## Start
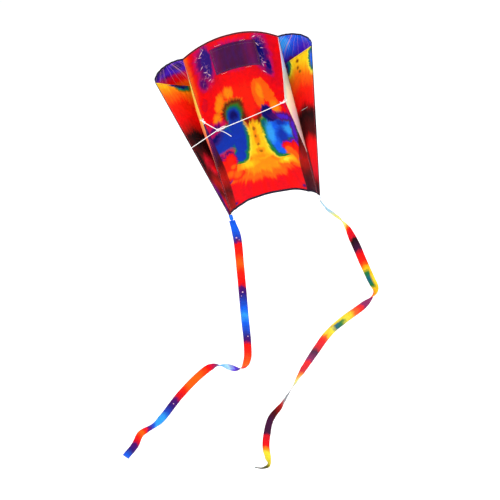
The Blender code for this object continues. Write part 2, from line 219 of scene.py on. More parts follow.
# Camera, light and floor.
def build_stage():
    camera = bpy.data.objects.new("camera", bpy.data.cameras.new("camera"))
    bpy.context.scene.collection.objects.link(camera)
    look = Vector((-0.1137, 0.8026, -0.5856)).normalized()
    up = Vector((0.2120, 0.5955, 0.7749))
    right = look.cross(up).normalized()
    up = right.cross(look)
    turn = Matrix((right, up, -look)).transposed().to_4x4()
    camera.matrix_world = Matrix.Translation((0.5617, -3.0694, 1.8112)) @ turn
    camera.data.lens = 80.0
    camera.data.sensor_width = 36.0
    camera.data.clip_end = 200.0
    bpy.context.scene.camera = camera
    bpy.context.scene.view_settings.view_transform = "Standard"
    world = bpy.data.worlds.new("studio")
    bpy.context.scene.world = world
    world.use_nodes = True
    sky = world.node_tree.nodes["Background"]
    sky.inputs["Color"].default_value = (1.0, 1.0, 1.0, 1.0)
    sky.inputs["Strength"].default_value = 0.90
    for name, place, power, size in (
        ("key_light", (-2.2, -3.6, 3.2), 95.0, 3.0),
        ("fill_light", (3.2, -2.4, 0.6), 40.0, 2.6),
        ("floor_light", (0.4, 1.6, 4.6), 330.0, 5.0),
    ):
        lamp = bpy.data.objects.new(name, bpy.data.lights.new(name, "AREA"))
        lamp.data.energy = power
        lamp.data.size = size
        lamp.location = place
        aim = Vector((0.1, 0.3, -0.3)) - Vector(place)
        lamp.rotation_mode = "QUATERNION"
        lamp.rotation_quaternion = aim.to_track_quat("-Z", "Y")
        bpy.context.scene.collection.objects.link(lamp)
    half = 40.0
    depth = float(cad_box[0].z) - 0.45
    mesh = bpy.data.meshes.new("studio_floor")
    corners = [(-half, -half, depth), (half, -half, depth), (half, half, depth), (-half, half, depth)]
    mesh.from_pydata(corners, [], [(0, 1, 2, 3)])
    floor = bpy.data.objects.new("studio_floor", mesh)
    bpy.context.scene.collection.objects.link(floor)
    paint = Graph("studio_floor_paint")
    grain = paint.noise(paint.node("ShaderNodeTexCoord").outputs["Object"], 3.0, 3.0)
    tone = paint.ramp(grain, ((0.3, (0.95, 0.95, 0.95)), (0.7, (0.97, 0.97, 0.97))))
    paint.surface(tone, roughness=0.9)
    mesh.materials.append(paint.material)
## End
### Do this
Write the listing out again, exactly as shown above.

### Written response
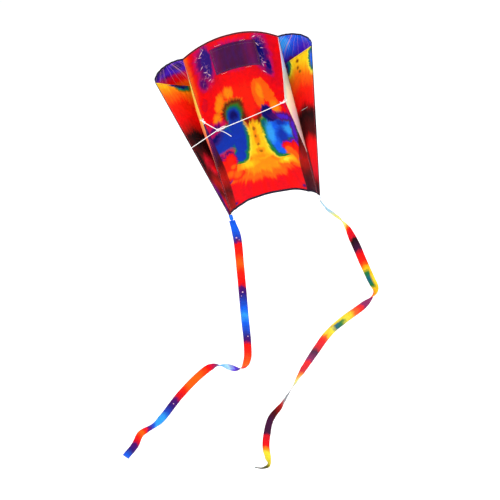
The Blender code for this object continues. Write part 2, from line 219 of scene.py on. More parts follow.
# Camera, light and floor.
def build_stage():
    camera = bpy.data.objects.new("camera", bpy.data.cameras.new("camera"))
    bpy.context.scene.collection.objects.link(camera)
    look = Vector((-0.1137, 0.8026, -0.5856)).normalized()
    up = Vector((0.2120, 0.5955, 0.7749))
    right = look.cross(up).normalized()
    up = right.cross(look)
    turn = Matrix((right, up, -look)).transposed().to_4x4()
    camera.matrix_world = Matrix.Translation((0.5617, -3.0694, 1.8112)) @ turn
    camera.data.lens = 80.0
    camera.data.sensor_width = 36.0
    camera.data.clip_end = 200.0
    bpy.context.scene.camera = camera
    bpy.context.scene.view_settings.view_transform = "Standard"
    world = bpy.data.worlds.new("studio")
    bpy.context.scene.world = world
    world.use_nodes = True
    sky = world.node_tree.nodes["Background"]
    sky.inputs["Color"].default_value = (1.0, 1.0, 1.0, 1.0)
    sky.inputs["Strength"].default_value = 0.90
    for name, place, power, size in (
        ("key_light", (-2.2, -3.6, 3.2), 95.0, 3.0),
        ("fill_light", (3.2, -2.4, 0.6), 40.0, 2.6),
        ("floor_light", (0.4, 1.6, 4.6), 330.0, 5.0),
    ):
        lamp = bpy.data.objects.new(name, bpy.data.lights.new(name, "AREA"))
        lamp.data.energy = power
        lamp.data.size = size
        lamp.location = place
        aim = Vector((0.1, 0.3, -0.3)) - Vector(place)
        lamp.rotation_mode = "QUATERNION"
        lamp.rotation_quaternion = aim.to_track_quat("-Z", "Y")
        bpy.context.scene.collection.objects.link(lamp)
    half = 40.0
    depth = float(cad_box[0].z) - 0.45
    mesh = bpy.data.meshes.new("studio_floor")
    corners = [(-half, -half, depth), (half, -half, depth), (half, half, depth), (-half, half, depth)]
    mesh.from_pydata(corners, [], [(0, 1, 2, 3)])
    floor = bpy.data.objects.new("studio_floor", mesh)
    bpy.context.scene.collection.objects.link(floor)
    paint = Graph("studio_floor_paint")
    grain = paint.noise(paint.node("ShaderNodeTexCoord").outputs["Object"], 3.0, 3.0)
    tone = paint.ramp(grain, ((0.3, (0.95, 0.95, 0.95)), (0.7, (0.97, 0.97, 0.97))))
    paint.surface(tone, roughness=0.9)
    mesh.materials.append(paint.material)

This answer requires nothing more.